Care often shows up as a string of quiet questions. Did Mom sleep through the night, or was she up again at 3 a.m.? Has her morning been slower than usual? Is she moving through the house the way she normally does, or spending more time in one room? None of these moments feel urgent on their own, but together they shape how safe—or uneasy—a caregiver feels throughout the day. It’s possible to answer those questions without turning daily life (also known as activities of daily living) into a series of check-ins or alarms. Wi-Fi–based motion sensing focuses less on emergencies and more on patterns, using ambient signals from existing home networks rather than cameras or wearables. Over time, it builds a picture of routine: typical movement through the home, sleep rhythms, and daily activity. When those patterns shift—a quieter morning, more fragmented rest, fewer familiar movements—they become visible in context. Not as crises, but as signals. That context is what caregiver guilt often lacks. When caregivers can see that routines look familiar, uncertainty eases. When something changes, attention can be thoughtful instead of reactive. The person receiving care doesn’t have to manage a device or give up privacy, and caregivers aren’t left filling silence with worry. The question of “is everything okay right now?” finally has a clearer, calmer answer. 

Proactive Care Designed for PERS Providers  

When that everyday anxiety eases, the impact isn’t limited to individual families. It changes how a service is experienced over time. What begins as emotional reassurance becomes something more structural: a clearer sense of value, a deeper relationship with subscribers, and a role that extends beyond emergency response alone.

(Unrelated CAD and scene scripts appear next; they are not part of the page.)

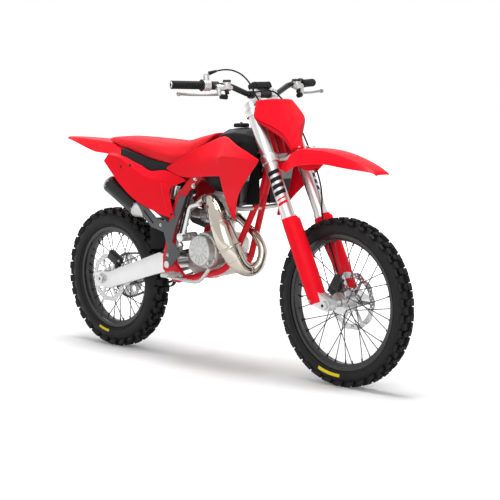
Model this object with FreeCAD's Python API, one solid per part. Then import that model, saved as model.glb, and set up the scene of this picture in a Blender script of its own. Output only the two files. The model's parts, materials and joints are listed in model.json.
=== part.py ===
import FreeCAD, Part
import math
import os

# A motocross bike for a young rider, standing level on both tyres with its steering straight.
# Sizes are in millimetres. X runs forward, Y to the rider's left and Z up.
# Places are counted from the ground under the rear axle, and "place" moves them to the
# part's own origin, at the low point of the seat where the rider sits.
# Steering parts are counted from the steering axis instead: ahead of it, to the side,
# and along it from the level of the front axle. "steer" turns those into places.

# Whole machine
wheelbase = 1290.0
seat_height = 874.0
rider_reach = 452.0
rake = 25.0
axle_offset = 72.0
leg_offset = 22.0
leg_half_spacing = 88.0

# Gaps
fit_gap = 0.3
shaft_gap = 0.05
bolt_gap = 3.0

# Front wheel
front_tyre_radius = 312.0
front_tyre_half_width = 38.0
front_bead_radius = 241.0
front_rim_half_width = 23.0
front_hub_flange_radius = 40.0
front_hub_half_width = 30.0
front_disc_radius = 110.0
front_disc_side = 42.0

# Rear wheel
rear_tyre_radius = 294.0
rear_tyre_half_width = 45.0
rear_bead_radius = 203.0
rear_rim_half_width = 28.0
rear_hub_flange_radius = 46.0
rear_hub_half_width = 40.0
rear_disc_radius = 104.0
rear_disc_side = 50.0

# Rims, spokes and tyres of both wheels
rim_flange_height = 11.0
rim_flange_thickness = 3.0
rim_well_depth = 11.0
rim_well_half_width = 10.0
rim_wall = 3.0
rim_slope_width = 5.0
spoke_radius = 1.7
spoke_hub_spread = 3.0
spoke_count_per_set = 8
spoke_rim_spread = 6.0
hub_flange_thickness = 5.0
hub_barrel_radius = 21.0
disc_thickness = 3.5
disc_ring_width = 24.0
disc_wave = 3.0
disc_boss_radius = 32.0
disc_arm_width = 12.0

# Axles
axle_radius = 10.0
axle_bore = 6.0
axle_collar_radius = 14.5
axle_nut_radius = 17.0
axle_nut_length = 12.0

# Fork
outer_tube_radius = 26.0
outer_tube_low = 338.0
outer_tube_high = 821.0
inner_tube_radius = 21.5
inner_tube_low = 55.0
inner_tube_high = 470.0
lug_radius = 24.0
lug_half_width = 20.0
lower_clamp_low = 577.0
lower_clamp_height = 31.0
upper_clamp_low = 768.0
upper_clamp_height = 28.0
clamp_ring_radius = 32.0
stem_radius = 15.0
stem_boss_radius = 22.0
guard_radius = 33.0
guard_wall = 3.0
guard_low = 42.0
guard_high = 345.0

# Handlebar
bar_radius = 11.0
bar_centre_radius = 14.3
bar_ahead = 13.0
bar_height = 860.0
bar_clamp_half_spacing = 45.0
bar_rise_side = 158.0
bar_rise = 38.0
bar_end_side = 378.0
bar_end_sweep = 70.0
bar_end_rise = 78.0
grip_radius = 15.5
grip_length = 125.0
pad_half_length = 48.0
pad_depth = 38.0
pad_height = 26.0

# Frame
head_low = 612.0
head_high = 764.0
head_radius = 28.0
backbone_radius = 19.0
downtube_radius = 17.0
cradle_radius = 12.5
cradle_half_width = 56.0
spar_inside = 92.0
spar_outside = 110.0
pivot_reach = 438.0
pivot_rise = 97.0
pivot_height = rear_tyre_radius + pivot_rise
pivot_radius = 20.0
pivot_bolt_radius = 8.0
subframe_radius = 9.0

# Swingarm
arm_inside = 70.0
arm_outside = 95.0
arm_end_height = 64.0
arm_front_height = 84.0
arm_overhang = 46.0

# Chain and sprockets
chain_side = 59.5
chain_half_width = 8.0
chain_half_height = 5.8
chain_gap = 0.6
chain_tip_gap = 0.9
chain_pitch = 12.7
chain_waist = 1.6
sprocket_half_thickness = 2.6
front_pitch_radius = 28.5
rear_pitch_radius = 93.0
front_sprocket_reach = 497.0
front_sprocket_height = 402.0
rear_sprocket_teeth = 46
front_sprocket_teeth = 14

# Engine
crank_reach = 640.0
crank_height = 462.0
case_half_width = 40.0
case_wide_half_width = 62.0
clutch_radius = 68.0
clutch_outside = 128.0
flywheel_radius = 56.0
flywheel_outside = 90.0
cylinder_radius = 50.0
cylinder_low = 524.0
cylinder_high = 690.0
port_rise = 66.0
port_height = cylinder_low + port_rise

# Exhaust
silencer_radius = 36.0
silencer_side = 88.0
silencer_back = 60.0
silencer_back_height = 697.0
silencer_front = 264.0
silencer_drop = 68.0    # from the lower rail's bend down to the silencer's front end

# Bodywork
panel_thickness = 3.0
boss_radius = 6.0
body_half_width = 200.0
shroud_back = 458.0
shroud_low = 595.0
shroud_length = 588.0
shroud_height = 321.0
panel_back = 56.0
panel_low = 576.0
panel_length = 502.0
panel_height = 251.0
guard_plate_back = 265.0
guard_plate_low = 386.0
guard_plate_length = 294.0
guard_plate_height = 285.0
guard_plate_thickness = 4.5
fender_thickness = 4.0
rear_fender_tip = 294.0
rear_fender_length = 444.0
rear_fender_height = 881.0
rear_fender_depth = 70.0
rear_fender_half_width = 104.0
front_fender_tip = 1473.0
front_fender_length = 480.0
front_fender_top = 873.0
front_fender_depth = 130.0
front_fender_half_width = 76.0
plate_low = 598.0
plate_high = 816.0
plate_half_width = 135.0
plate_depth = 44.0
seat_back = 30.0
seat_length = 643.0
seat_rise = 47.0
seat_depth = 129.0
seat_half_width = 106.0
tank_back = 560.0
tank_length = 314.0
tank_low = 690.0
tank_height = 250.0
tank_half_width = 90.0
cap_radius = 30.0
cap_height = 16.0
radiator_thickness = 30.0
radiator_inside = 62.0
radiator_outside = 138.0
radiator_low = 648.0
radiator_high = 800.0


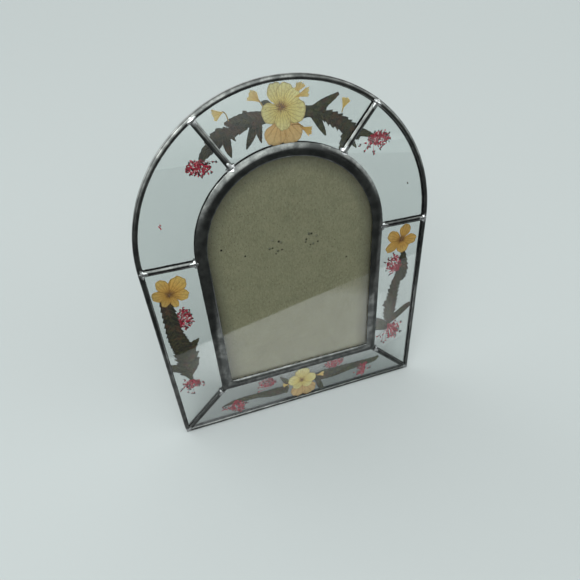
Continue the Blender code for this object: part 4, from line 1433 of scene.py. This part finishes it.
def soft_sky(context, strength):
    """A dim even sky with six soft glows: overhead, in front, to both sides and behind."""
    world = bpy.data.worlds.new("studio")
    context.scene.world = world
    world.use_nodes = True
    node = partial(add_node, world.node_tree)
    way = node("TexCoord", output="Generated")
    total = SKY_BASE
    for direction, start, end, level in SKY_GLOWS:
        near = node(
            "VectorMath", {0: way, 1: Vector(direction).normalized()}, "Value", operation="DOT_PRODUCT",
        )
        glow = node(
            "MapRange", {"Value": near, "From Min": start, "From Max": end, "To Max": level * strength},
            "Result", interpolation_type="SMOOTHSTEP",
        )
        total = node("Math", {0: glow, 1: total}, operation="ADD")
    feed(world.node_tree.nodes["Background"], {"Color": srgb("#f1f5f4"), "Strength": total})


def add_light(context, name, place, target, size, power):
    """A square softbox at a place, aimed at a target."""
    light = bpy.data.lights.new(name, "AREA")
    light.size = size
    light.energy = power
    lamp = bpy.data.objects.new(name, light)
    lamp.location = place
    lamp.rotation_euler = (Vector(target) - Vector(place)).to_track_quat("-Z", "Y").to_euler()
    context.scene.collection.objects.link(lamp)


class FLOWERFRAME_PT_panel(bpy.types.Panel):
    """Steps and settings of the pressed flower frame"""

    bl_label = "Pressed Flower Frame"
    bl_space_type = "VIEW_3D"
    bl_region_type = "UI"
    bl_category = "Flower Frame"

    def draw(self, context):
        settings = settings_of(context)
        column = self.layout.column()
        for step in STEPS:
            column.operator(step.bl_idname)
        for name in ("hand_work", "patina", "worn"):
            column.prop(settings.came, name)
        for name in ("floor", "sky", "card", "lens"):
            column.prop(settings.stage, name)


STEPS = (
    FLOWERFRAME_OT_cames, FLOWERFRAME_OT_glass, FLOWERFRAME_OT_flowers, FLOWERFRAME_OT_back,
    FLOWERFRAME_OT_stage,
)
CLASSES = (CameSettings, StageSettings, FlowerFrameSettings, *STEPS, FLOWERFRAME_PT_panel)


def register():
    for item in CLASSES:
        bpy.utils.register_class(item)
    bpy.types.Scene.flower_frame = PointerProperty(type=FlowerFrameSettings)


def unregister():
    del bpy.types.Scene.flower_frame
    for item in reversed(CLASSES):
        bpy.utils.unregister_class(item)


def main():
    register()
    bpy.ops.flowerframe.cames()
    bpy.ops.flowerframe.glass()
    bpy.ops.flowerframe.flowers()
    bpy.ops.flowerframe.back()
    bpy.ops.flowerframe.stage()


if __name__ == "__main__":
    main()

From a provider perspective, addressing caregiver guilt and uncertainty helps reshape their business case: 

  • Stronger subscriber retention: When families feel consistently reassured rather than perpetually anxious, they stay longer. The value becomes ongoing, not just theoretical. Products that reduce daily worry get used consistently and build long-term trust.
  • New revenue opportunities: Passive sensing creates a natural premium tier or enhanced monitoring service. Families will pay for continuous reassurance, and the incremental cost is lower than camera-based alternatives since it leverages existing Wi-Fi infrastructure.
  • Preventive care positioning: Earlier awareness of behavioral changes enables earlier intervention. When providers can surface subtle shifts before they become emergencies, they’re supporting better outcomes—fewer falls, reduced emergency calls, delayed transitions to higher-acuity care. That matters to families, and it increasingly matters to healthcare systems looking at cost and quality metrics.
  • Simpler implementation than expected: Because the technology works through existing home Wi-Fi, providers aren’t adding complex hardware installations or creating significant support burdens. The infrastructure is already there.  

How to Achieve Enhanced Quality of Care 

The question isn’t whether passive motion sensing is technically interesting. It’s whether the gap between emergency response and daily reassurance represents a strategic vulnerability. Families are increasingly distributed, time-constrained, and comfortable with technology that offers continuous awareness. The companies meeting that need aren’t necessarily coming from the traditional care industry—they’re coming from consumer tech, and they’re not burdened by legacy business models.  

PERS providers have real advantages: established relationships, trusted infrastructure, regulatory understanding, and a proven track record in senior safety. But advantages erode when customer needs evolve and solutions don’t keep pace. The families choosing care solutions today expect more than crisis response. They expect visibility, reassurance, and reduced anxiety. When offerings don’t address the uncertainty that defines modern caregiving, space opens for competitors who will. The opportunity is to expand what safety means in product portfolios into awareness of how things are going.